On comprend la fascination qu'éprouvait Shackleton pour la Géorgie du Sud, port de départ pour son immense exploit et sa dernière demeure. Combien de fois avons nous médité sur sa tombe, la seule orientée vers le Sud, vers ce Pôle qu'il n'a jamais atteint...
Mes pensées souvent m'emportent vers ces contrées hostiles, mais si riches, si belles, si pleines d'aventures humaines magnifiques mais aussi de drames.
Jean Lescure toutefois m'avait mis la puce à l'oreille: il était à Nouméa chez nous vers la fin des années 80. Isatis était dans le port arrivant tout juste de Guam et du Japon. Jean venait de faire une magnifique croisière, remontant depuis Seattle vers l'Alaska et les Aléoutiennes. Lui qui connaissait le Sud comme sa poche, ne tarissait pas d'éloges sur l'Alaska. J'en étais surpris car je pensais que rien ne pouvait rivaliser avec tant de beautés.
Et bien Jean m'a confié que, si, c'était possible. Et m'a fortement encouragé à aller y promener la quille de mon bateau!
Des années plus tard je l'ai écouté et ma première découverte fut en 1994 à bord de Shinta Manis, le trawler de mes amis Leroux, entre Seattle et Lituya Bay. Une révélation en effet.

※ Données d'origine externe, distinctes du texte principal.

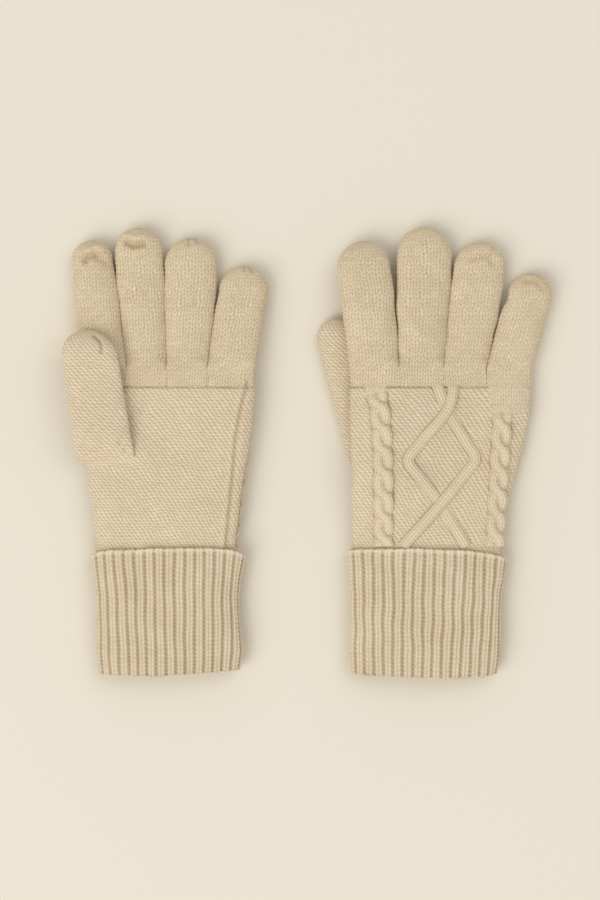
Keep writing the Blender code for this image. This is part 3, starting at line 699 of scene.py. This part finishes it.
# ---- Cuff -------------------------------------------------------------------------------
def rib_shell(glove, name, y_range, widths, middles, half_height, wall, edge):
    """A ribbed tube with a wall: up its outside, over its top edge and down its inside."""
    low, high = y_range
    lip = 0.5 * wall
    outside = int(round((high - low) / RIB_ROW * RIB_STEPS))
    arch = np.linspace(0.0, pi, 9)[1:-1]
    y = np.concatenate((
        np.linspace(low + lip, high - lip, outside), high - lip + lip * np.sin(arch),
        np.linspace(high - lip, low + lip, outside // 5), low + lip - lip * np.sin(arch),
        (low + lip,)))[:, None]
    depth = np.concatenate((
        np.zeros(outside), lip * (1.0 - np.cos(arch)), np.full(outside // 5, wall),
        lip * (1.0 + np.cos(arch)), (0.0,)))[:, None]
    share = (y - low) / (high - low)
    half_width = 0.5 * mix(widths[0], widths[1], share) - depth
    exponent = 2.0 / SQUARENESS
    x = glove.x + mix(middles[0], middles[1], share)
    x = x + half_width * power(np.cos(RING), exponent)
    z = (half_height - depth) * power(np.sin(RING), exponent)
    z = np.maximum(z, SETTLED - half_height) + CUFF_MIDDLE_HEIGHT
    points, a = knitted_tube(x, y, z, CUFF_RIBS, RIB_POINTS)
    b = np.broadcast_to((y - low) / RIB_ROW, a.shape)
    seed = glove.seed + 100
    slack = 0.07 * wander(points, 22.0, seed)
    b = b + 0.2 * wander(points, 14.0, seed + 1)
    outer = depth < 0.5 * wall
    height = uneven(rib_knit(a + slack, b), a, b, CUFF_RIBS, RIB_SPREAD)
    normal = outward(points, closed_across=True, closed_along=True)
    if edge:
        flat = ease(high - 2.8, high - 1.6, points[..., 1]) * outer
        height = mix(height, 0.5 + 0.5 * height, flat)
    within = depth > 0.5 * wall
    rise = np.where(within, 0.25, RIB_RELIEF) * (height - 1.0)
    drift = 0.3 * wander(points, 20.0, seed + 2) * ease(1.0, 4.0, points[..., 2])
    rise = rise + np.where(within, -drift, drift)
    points = points + normal * rise[..., None]
    fold = 1.0 - ease(low, low + 2.5, points[..., 1])
    points[..., 1] += 1.1 * fold * (1.0 - rib_knit(a + slack, 0.0))
    lean = points[..., 0] - glove.x - mix(middles[0], middles[1], share)
    lean = lean / (0.5 * widths[1])
    side = np.clip(np.abs(lean), 0.0, 1.0) ** 4
    heights, left, right = np.array(glove.cuff_sides).T
    sway = [np.interp(points[..., 1], heights, line) for line in (left, right)]
    tops, feet = (smooth_table(line, lean) for line in (glove.cuff_top, glove.cuff_foot))
    points[..., 0] += side * np.where(lean < 0.0, sway[0], sway[1])
    points[..., 1] += tops * share ** 3 + feet * (1.0 - share) ** 5
    points[-1] = points[0]
    # Painted shade: the stitches' height darkens the colour down in the valleys between the
    # ribs.
    return lay(name, points, height, (a, b), RIB)


def make_cuff(glove):
    around = 2.0 * (TURN_UP_CLEARANCE + RIB_WALL)
    leg = rib_shell(glove, f"{glove.name}_cuff_leg_rib",
                    (CUFF_BOTTOM + RIB_WALL, PANEL_BOTTOM - GAP),
                    (glove.leg_bottom_width, glove.wrist_width),
                    (glove.leg_x, glove.wrist_x), WRIST_HALF_HEIGHT, RIB_WALL, False)
    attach(leg, f"{glove.name}_hand")
    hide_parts(f"{glove.name}_cuff_leg")
    bottom = glove.leg_bottom_width + around
    top = glove.wrist_width + around + glove.turn_up_flare
    turn_up = rib_shell(glove, f"{glove.name}_turned_up_rib", (CUFF_BOTTOM, TURN_UP_TOP),
                        (bottom, top), (glove.leg_x, glove.turn_up_x), TURN_UP_HALF_HEIGHT,
                        RIB_WALL, True)
    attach(turn_up, f"{glove.name}_turn_up")
    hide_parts(f"{glove.name}_cuff_turn_up", f"{glove.name}_cuff_cast_off_edge")


# ---- Cables on the back -----------------------------------------------------------------
def back_table(glove):
    """The back's surface laid out by Y and by the length round it from the thumb's side."""
    y = np.linspace(PANEL_BOTTOM, PANEL_TOP + 8.0, 300)[:, None]
    angle = np.linspace(pi, 0.0, 721)[None, :]
    exponent = 2.0 / SQUARENESS
    x = hand_middle(glove, y) + hand_half_width(glove, y) * power(np.cos(angle), exponent)
    z = -glove.palm * hand_half_height(y) * power(np.sin(angle), exponent)
    z = z + middle_height(glove, y) + raised(glove, x, y)
    steps = np.hypot(np.diff(x, axis=1), np.diff(z, axis=1))
    arc = np.concatenate((np.zeros((len(x), 1)), np.cumsum(steps, axis=1)), axis=1)
    return y[:, 0], x, z, arc


def on_back(table, arc, y):
    """Points of the back at lengths round it, by Y."""
    rows, x, z, arcs = table
    place = np.clip((y - rows[0]) / (rows[1] - rows[0]), 0.0, len(rows) - 1.001)
    low = place.astype(int)
    share = place - low
    found = np.zeros(arc.shape + (2,))
    for row in np.unique(low):
        here = low == row
        for step, weight in ((0, 1.0 - share[here]), (1, share[here])):
            for axis, line in enumerate((x, z)):
                found[here, axis] += weight * np.interp(
                    arc[here], arcs[row + step], line[row + step])
    return np.stack((found[..., 0], y, found[..., 1]), axis=-1)


def cable(glove, table, name, route, half_width, profile, across):
    """A raised strip along a route on the back, whose section profile gives."""
    route = np.array(route) + (glove.x, 0.0)
    samples = np.linspace(0.0, 1.0, ROUTE_SAMPLES)
    dense = smooth_route(route, samples)
    arcs = np.concatenate(((0.0,), np.cumsum(np.hypot(*np.diff(dense, axis=0).T))))
    count = int(arcs[-1] / CABLE_STEP)
    along = np.linspace(0.0, arcs[-1], count + 1)
    shares = np.interp(along, arcs, samples)
    line = smooth_route(route, shares)
    way = np.gradient(line, axis=0)
    way /= np.linalg.norm(way, axis=1, keepdims=True)
    rows, x, z, lengths = table
    middle = []
    for spot_x, spot_y in line:
        row = round((spot_y - rows[0]) / (rows[1] - rows[0]))
        row = int(np.clip(row, 0, len(rows) - 1))
        middle.append(np.interp(spot_x, x[row], lengths[row]))
    offset = np.linspace(-half_width, half_width, across + 1)[None, :]
    y = line[:, 1:] - offset * way[:, :1]
    arc = np.array(middle)[:, None] + offset * way[:, 1:]
    points = on_back(table, arc, y)
    rise, stitch_shade, a, b = profile(along[:, None], offset, shares[:, None])
    facing = outward(points)
    sign = -glove.palm * np.sign(facing[..., 2].mean())
    points = points + sign * facing * rise[..., None]
    if sign < 0.0:
        points, stitch_shade, a, b = (each[:, ::-1] for each in (points, stitch_shade, a, b))
    piece = lay(f"{glove.name}_{name}_knit", points, stitch_shade, (a, b), TRIM)
    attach(piece, f"{glove.name}_hand")
    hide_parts(f"{glove.name}_{name}")


def rope_profile(along, offset, shares):
    """Two strands that wind round each other, each of three wales."""
    best = np.full(np.broadcast(along, offset).shape, -1.0)
    stitch_shade, a, b = np.zeros(best.shape), np.zeros(best.shape), np.zeros(best.shape)
    for strand in (0, 1):
        twist = np.maximum(along - ROPE_START, -0.25 * ROPE_TURN)
        phase = 2.0 * pi * twist / ROPE_TURN + strand * pi
        centre = -ROPE_SWING * power(np.sin(phase), 0.75)
        slope = np.gradient(centre[:, 0], along[:, 0])[:, None]
        tilt = 1.0 / np.sqrt(1.0 + np.minimum(slope ** 2, 1.6))
        across = (offset - centre) * tilt
        edge = np.clip(1.0 - (across / STRAND_HALF_WIDTH) ** 2, 0.0, 1.0)
        wale = 1.0 + across / STRAND_HALF_WIDTH
        row = np.cumsum(1.0 / tilt, axis=0) * (along[1] - along[0]) / ROPE_ROW
        stitch = plain_knit(wale, -row)
        top = 1.9 * edge ** 0.5 + 0.95 * np.cos(phase) * edge ** 0.3
        top = top + 0.6 * (stitch - 0.5) * edge ** 0.3
        top = np.where(edge > 0.0, top, -1.0)
        over = top > best
        best = np.where(over, top, best)
        # Painted shade: the colour darkens towards a strand's edges and between its stitches.
        stitch_shade = np.where(over, (0.3 + 0.7 * stitch) * edge ** 0.5, stitch_shade)
        a, b = np.where(over, wale, a), np.where(over, -row, b)
    ends = ease(0.0, 6.0, along) * ease(0.0, 1.5, along[-1] - along)
    side = ease(0.0, 0.8, ROPE_HALF_WIDTH + 0.3 - np.abs(offset))
    return np.maximum(best, -0.3) * ends * side - 0.5 * (1.0 - ends * side), stitch_shade, a, b


def cord_profile(crossing):
    """A round cord of two wales, that climbs over at one crossing and dips at the other."""

    def profile(along, offset, shares):
        place = shares * CORD_SPANS
        over = 1.0 - ease(0.35, 0.75, np.abs(place - crossing))
        under = 1.0 - ease(0.25, 0.6, np.abs(place - (CORD_SPANS - crossing)))
        across = offset / CORD_HALF_WIDTH
        edge = np.clip(1.0 - across ** 2, 0.0, 1.0)
        wale, row = np.broadcast_arrays(across + 1.0, -along / PLAIN_ROW)
        stitch = plain_knit(wale, row)
        rise = 1.5 * edge ** 0.5 + 0.65 * (stitch - 0.5) * edge ** 0.3 - 0.1
        rise = rise + (1.15 * over - 0.7 * under) * edge ** 0.25
        ends = ease(0.0, 2.5, along) * ease(0.0, 1.5, along[-1] - along)
        # Painted shade: the colour darkens towards the cord's edges and between its stitches.
        stitch_shade = (0.3 + 0.7 * stitch) * edge ** 0.35
        return rise * ends - 0.4 * (1.0 - ends), stitch_shade, wale, row

    return profile


def make_cables(glove):
    table = back_table(glove)
    for name, route in (("thumb_side_rope_cable", glove.rope_x),
                        ("little_side_rope_cable", glove.far_rope_x)):
        cable(glove, table, name, down_to_cuff(route, 2.0), ROPE_HALF_WIDTH + 0.3,
              rope_profile, 40)
    for name, route, crossing in (("diamond_thumb_side_cord", glove.diamond, 1),
                                  ("diamond_little_side_cord", glove.diamond_return, 5)):
        cable(glove, table, name, down_to_cuff(route, 4.0), CORD_HALF_WIDTH,
              cord_profile(crossing), 24)


def down_to_cuff(route, rise):
    """The route with its ends carried on to the cuff and up to the plain knitting."""
    (x, y), (last_x, last_y) = route[-2:]
    reach = (TURN_UP_TOP + 0.6 - y) / (last_y - y)
    first = (route[0][0], route[0][1] + rise),
    return first + route[1:-1] + ((mix(x, last_x, reach), mix(y, last_y, reach)),)


for glove in (LEFT, RIGHT):
    make_hand(glove)
    for order, (each, root_x, tip_x) in enumerate(finger_lines(glove)):
        make_finger(glove, each, root_x, tip_x, order)
    make_thumb(glove)
    make_cuff(glove)
    make_cables(glove)


# ---- Table, light and camera ------------------------------------------------------------
def make_table():
    bpy.ops.mesh.primitive_plane_add(size=8.0, location=(0.0, 0.0, 0.0))
    table = bpy.context.object
    table.name = "pale_table"
    finish = Finish("pale_table_top")
    finish.fill(finish.shader, {"Base Color": linear(232, 225, 209), "Roughness": 0.95,
                                "Specular IOR Level": 0.0})
    table.data.materials.append(finish.material)


def make_lamp(name, place, size, watts, colour=(1.0, 1.0, 1.0)):
    """A square lamp that faces the middle of the pair."""
    lamp = bpy.data.objects.new(name, bpy.data.lights.new(name, "AREA"))
    lamp.data.size = size
    lamp.data.energy = watts
    lamp.data.color = colour
    lamp.location = place
    lamp.rotation_euler = (-Vector(place)).to_track_quat("-Z", "Y").to_euler()
    bpy.context.scene.collection.objects.link(lamp)


make_table()
make_lamp("key_lamp", (-2.2, -1.9, 3.0), 3.2, 88.0, (1.0, 0.995, 0.985))
make_lamp("fill_lamp", (1.8, 1.5, 3.4), 3.0, 28.0)
bpy.context.scene.view_settings.view_transform = "Standard"
world = bpy.data.worlds.new("studio")
world.use_nodes = True
world.node_tree.nodes["Background"].inputs["Color"].default_value = linear(238, 237, 234)
world.node_tree.nodes["Background"].inputs["Strength"].default_value = 0.7
bpy.context.scene.world = world

camera = bpy.data.objects.new("camera", bpy.data.cameras.new("camera"))
camera.data.lens = 100.0
camera.location = (-0.00471, 0.00119, 1.408)
bpy.context.scene.collection.objects.link(camera)
bpy.context.scene.camera = camera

Depuis j'y suis retourné 5 fois et ne m'en lasse pas!
Aujourd'hui Jade est à l'abri dans la région de Vancouver après 18 mois passés entre les Aléoutiennes, un long séjour à Kodiak et une inoubliable descente par l'Inside Passage.
Les paysages sont somptueux. Les mouillages, confortables et rassurants, par centaines, les animaux sauvages se laissent admirer et approcher facilement. La pêche y est miraculeuse l'été, bref, une sorte de paradis!
Et puis il faut bien reconnaître que, prenant de l'âge, on apprécie la navigation simple et presque toujours abritée des coups de vents et de la houle du large.
Moins sportif que le Sud, d'accord avec vous, mais si on se soucie vraiment de sa forme physique, de longues marches vous attendent en prenant garde aux ours!!!
L'an prochain en 2019 on y retournera!